On a recent Friday morning, a white shuttle van departed Kapiolani Community College carrying 600 meals of chicken adobo, hapa rice, green beans and peaches.
The vehicle was bound for four sites across central Oahu: YMCA of Honolulu at Central Middle School, YMCA Nuuanu, YMCA Kalihi and Kuhio Park Terrace, an affordable housing complex.
The circuit took 90 minutes, accounting for the unloading and delivery of meals at each site in time to feed scores of kids who are out of school for the summer before the food gets cold.
“We’ve got it down to an art now,” said Daniel Leung, the program coordinator for KCC’s Culinary Arts Department, now in its third year of operating a summer mobile lunch service for children in central Oahu.
For Hawaii’s youths, summer means a welcome break from the classroom and homework assignments. But it’s also a potential interruption in the stream of free or subsidized breakfasts and lunches that many receive during the school year.
Although about 61,000 Hawaii students participated in the National School Lunch Program in the 2016-17 school year, only 5,800 received a summer meal in July 2017, according to a study released Wednesday by the Food Research & Action Center.
That’s fewer than one in 10 eligible students reached in the summer, which places Hawaii toward the bottom of states nationwide — 41st — when it comes to feeding summer meals to kids.
“It’s a much more complicated program that takes a lot more coordination and community partnerships,” she said.
But Hawaii is slowly making progress through the expansion of KCC’s mobile food delivery service and the involvement of Lanakila Kitchen, an arm of nonprofit Lanakila Pacific that does its own mobile meals service for kids.
The Hawaii Department of Education separately administers the Seamless Summer Food Program — an extension of the National School Lunch Program — at 68 schools. The only criteria for federal reimbursement is that at least half of that school’s regular student body qualifies for free or reduced lunch and that the campus offers a summer program.
“The summer meal program is an extension of what schools are serving for breakfast or lunch: cereal, breakfast, pizza,” said Jennifer Dang, acting assistant director of the DOE’s Hawaii Child Nutrition Programs.
While the DOE has introduced breadfruit, local beef and papaya into pilot schools during the regular school year through its Farm to School initiative, the locally focused approach hasn’t been included in summer menus yet, Dang said.
Nonprofits and other sponsors providing summer meals — such as KCC — also get federal reimbursement through the Summer Food Service Program.
These community partners also follow federal nutrition guidelines and get a slightly higher federal reimbursement than schools — $4.59 per meal. They tend to emphasize local or fresh ingredients. Meals are served to kids at venues such as affordable housing complexes, YMCAs and canoe clubs.
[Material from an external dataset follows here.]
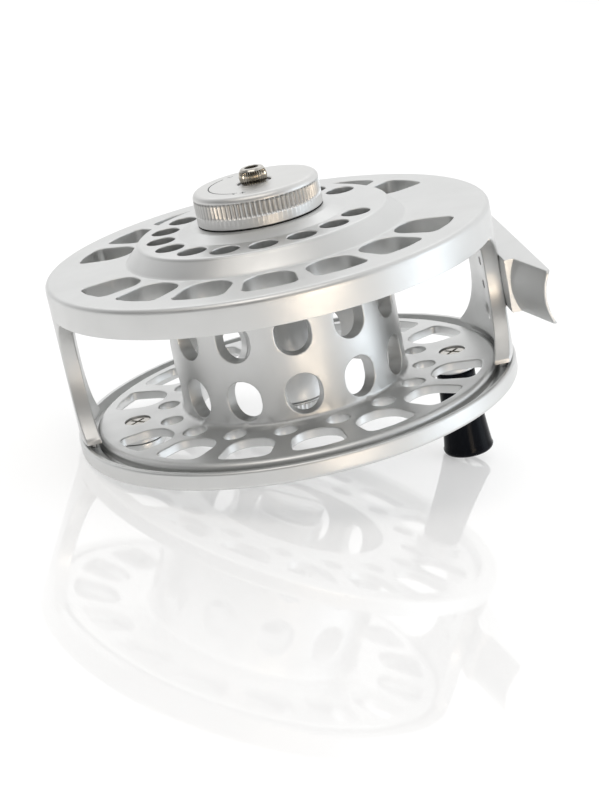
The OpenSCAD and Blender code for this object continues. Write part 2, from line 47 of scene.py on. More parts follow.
SEGMENTS = 240
FLUTE_STEPS = 8

# ---------------------------------------------------------------- sizes, in millimetres
FRAME_R = 47.2
RIM_IN = 44.7
PILLAR_IN = 43.9
PLATE_TOP = 20.0
PLATE_LOW = 16.6
RIM_LOW = 13.9
BOSS_TOP = 23.6
BOSS_ROOF = 21.1
BOSS_R = 26.9
BOSS_BASE_R = 29.6
COLLAR_R = 14.8
COLLAR_BASE_R = 18.0
COLLAR_TOP = 24.9
HOLE_PITCH = 360 / 17
BOSS_HOLE_R = 3.0
BOSS_HOLE_PCR = 21.6
SEAL_GROOVE_OUT = 13.25
SEAL_GROOVE_IN = 12.45
SEAL_GROOVE_T = 0.45
KNOB_STEM_BORE = 3.0
SCREW_BOSS_R = 2.6
SCREW_BOSS_PCR = 18.2
PLATE_PORT_OUT = 41.8
SPOOL_PORT_OUT = 41.0
PORT_IN = 30.4
PORT_HALF_IN = 4.75
PORT_HALF_OUT = 5.6
PORT_FIRST = 33.1
PORT_STEP = 20.6
ROUND_HOLE_R = 2.4
ROUND_HOLE_PCR = 28.0
PAD_R = 5.0
SEAT_R = 2.8
THREAD_HOLE_R = 1.55
SKIRT_IN = 16.5
SKIRT_OUT = 18.2
SKIRT_LOW = 14.5
PILLAR_LOW = -13.2
PILLAR_WAIST_Z = 2.4
FOOT_PILLAR_WAIST = 8.8
FOOT_PILLAR_FLARE = 17.5
BACK_PILLAR_WAIST = 5.0
BACK_PILLAR_FLARE = 11.0
CHANNEL = 13.55
ARBOR_R = 24.4
ARBOR_IN = 21.4
FLANGE_T = 1.95
FLANGE_R = 43.6
RING_R = 47.6
RING_IN = 46.4
RING_STEP_R = 43.0
RING_LOW = -17.5
GROOVE_Z = -16.0
FILLET_OUT = 2.4
FILLET_UP = 1.0
WEB_TOP = 8.4
WEB_LOW = 6.6
WEB_TOP_R = 17.6
WEB_LOW_R = 18.3
WEB_HOLE_R = 2.9
WEB_HOLE_PCR = 14.3
HUB_R = 7.8
HUB_UPPER_R = 8.2
HUB_BORE = 5.6
HUB_LOW = -15.1
HUB_HIGH = 12.3
BEARING_SEAT_R = 6.51
FRONT_SEAT_Z = -9.9
REAR_SEAT_Z = 3.4
HANDLE_X = 34.7
HANDLE_TIP = -37.0
HANDLE_R = 5.5
KNOB_R = 13.3
KNOB_LOW = 25.1
KNOB_EDGE = 1.3
KNOB_RIBS = 80
KNOB_BORE = 2.66
KNOB_HUB_R = 5.0
KNOB_HOLLOW_R = 10.5
KNOB_HOLLOW_T = 3.3
DETENTS = 24
DETENT_PCR = 11.6
MARK_R = 9.7
MARK_LINE = 0.24
MARK_FROM = 128
MARK_TO = 232
SIGN_HALF = 0.6
DETENT_HOLLOW = 0.82
KNOB_TOP = 31.9
FOOT_Z = 2.0
FOOT_SCREW_GAP = 2.6
FOOT_THREAD_R = 0.95
FOOT_HEAD_R = 1.95
DIMPLE_Z = -6.5
DIMPLE_R = 2.0
FOOT_HALF = 29.0
FOOT_W = 11.4
SADDLE_X = 51.1
SADDLE_R = 11.6
FOOT_END_T = 0.6
FOOT_BLOCK = 15.0
FOOT_BASE_X = 46.3
FOOT_SLOPE = math.tan(math.radians(14.5))


# ---------------------------------------------------------------- outlines
def circle(radius, count=SEGMENTS, x=0.0, y=0.0):
    """Points of a circle, counter-clockwise."""
    steps = [2 * math.pi * i / count for i in range(count)]
    return [(x + radius * math.cos(a), y + radius * math.sin(a)) for a in steps]


def turned(points, degrees):
    c = math.cos(math.radians(degrees))
    s = math.sin(math.radians(degrees))
    return [(c * x - s * y, s * x + c * y) for x, y in points]


def rounded(points, radii, steps=7):
    """A closed outline with each corner replaced by an arc of its own radius."""
    made = []
    count = len(points)
    for i in range(count):
        corner = Vector(points[i])
        before = (Vector(points[i - 1]) - corner).normalized()
        after = (Vector(points[(i + 1) % count]) - corner).normalized()
        half = math.acos(max(-1.0, min(1.0, before.dot(after)))) / 2
        centre = corner + (before + after).normalized() * radii[i] / math.sin(half)
        start = corner + before * radii[i] / math.tan(half) - centre
        end = corner + after * radii[i] / math.tan(half) - centre
        first = math.atan2(start.y, start.x)
        sweep = (math.atan2(end.y, end.x) - first + math.pi) % (2 * math.pi) - math.pi
        for k in range(steps + 1):
            a = first + sweep * k / steps
            made.append((centre.x + radii[i] * math.cos(a), centre.y + radii[i] * math.sin(a)))
    return made


def densified(points, longest):
    """The same closed outline, with no side longer than the given length."""
    made = []
    for i, a in enumerate(points):
        b = points[(i + 1) % len(points)]
        parts = max(1, math.ceil(math.dist(a, b) / longest))
        made += [(a[0] + (b[0] - a[0]) * k / parts, a[1] + (b[1] - a[1]) * k / parts) for k in range(parts)]
    return made


def grown(points, distance):
    """A counter-clockwise outline moved outwards by a distance."""
    made = []
    count = len(points)
    for i in range(count):
        a = Vector(points[i - 1])
        b = Vector(points[i])
        c = Vector(points[(i + 1) % count])
        n = (b - a).normalized() + (c - b).normalized()
        n = Vector((n.y, -n.x)).normalized()
        side = Vector(((c - b).y, -(c - b).x)).normalized()
        move = b + n * distance / max(0.5, n.dot(side))
        made.append((move.x, move.y))
    return made


def port(outer):
    """A petal-shaped port along +X, round inside and wider outside."""
    shoulder = outer - 0.8
    points = [(PORT_IN, -PORT_HALF_IN), (shoulder, -PORT_HALF_OUT), (outer, 0.0)]
    points += [(shoulder, PORT_HALF_OUT), (PORT_IN, PORT_HALF_IN)]
    return densified(rounded(points, [4.6, 1.9, 12.0, 1.9, 4.6]), 1.2)


# ---------------------------------------------------------------- mesh building
def flat(u, v, w):
    """Places a drawing in the plane across the spool axis."""
    return (u, v, w)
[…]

The efforts seem to be paying off: More children are accessing the Summer Food Service Program, statistics show. Average daily participation grew from 1,600 in July 2016 to 1,840 in July 2017, a jump of 15 percent and the third-highest increase in the country, according to FRAC’s latest report.
The DOE also saw a slight increase in summer meals served from 2016 to 2017. In 2017, schools reached 6,943 kids through summer meals while community partners reached 6,671, according to numbers provided by Hawaii Child Nutrition Programs.
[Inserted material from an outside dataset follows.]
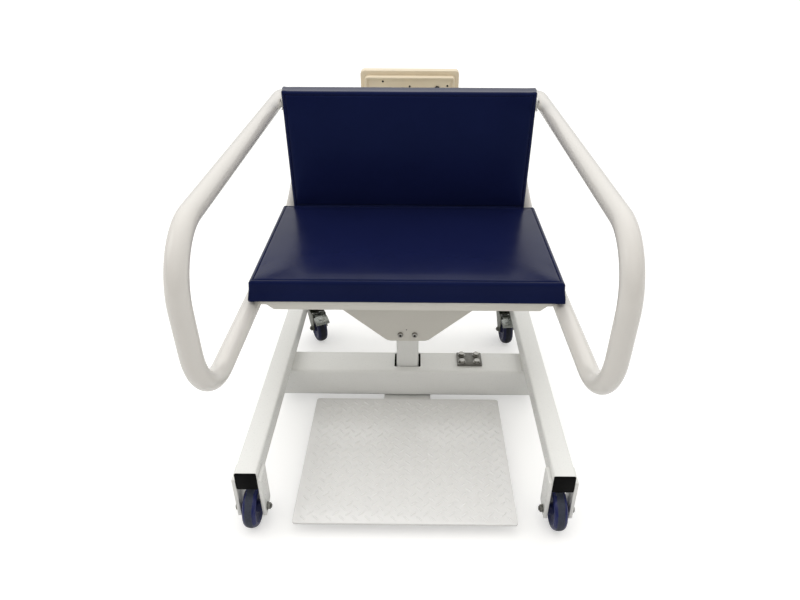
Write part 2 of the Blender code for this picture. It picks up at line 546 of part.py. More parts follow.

The school leases a nearby church kitchen to prepare summer meals — a sandwich or wrap typically — that reflect the charter school’s ethos during the regular school year of scratch cooking that cuts out refined sugar and flour.
From June 4 to July 27, the school will deliver meals to various housing complexes and canoe clubs around Kona. The Big Island’s size and sparse population centers means kids have less access to meals through the DOE’s summer school sites.
On Oahu, KCC’s mobile summer meal service has made a big impact on kids and their level of learning, according to Suzanne Skjold, executive director of Hawaii Literacy, which runs programs at places like Mayor Wright Homes, a public housing complex in Kalihi.
“With the kids we saw instant differences in their level of energy. Before this, we had to double up on snacks. Our kids were lethargic or sad,” she said. “(Now), they’re much more focused.”
KCC’s menu this year includes items like island style beef stew, teriyaki chicken and roast pork — food the college serves to its own students on its Diamond Head campus.
“(The meals) should be good enough for our students,” Leung said. “In many ways, it’s a research and development effort to see how we can provide tasty yet healthy school lunches with various efforts that are efficient.”
Serving summer meals helps combat what’s known as the “summer slide” — the learning loss that occurs when students are out of school for a long stretch of time. Studies show this learning loss disproportionately affects low-income students, widening the achievement gap.
Kids congregating over a summer meal — whether at a school or a community center — are in an interactive environment that helps them, according to Woo of the Appleseed Center.
“It doesn’t have to be academic programming to help slow down that summer slide, but almost any enrichment activity: parks or recreation, a cultural activity, anything that keeps them engaged and stimulated,” she said.
“That’s where summer meals fits in — to bring kids into these programs.”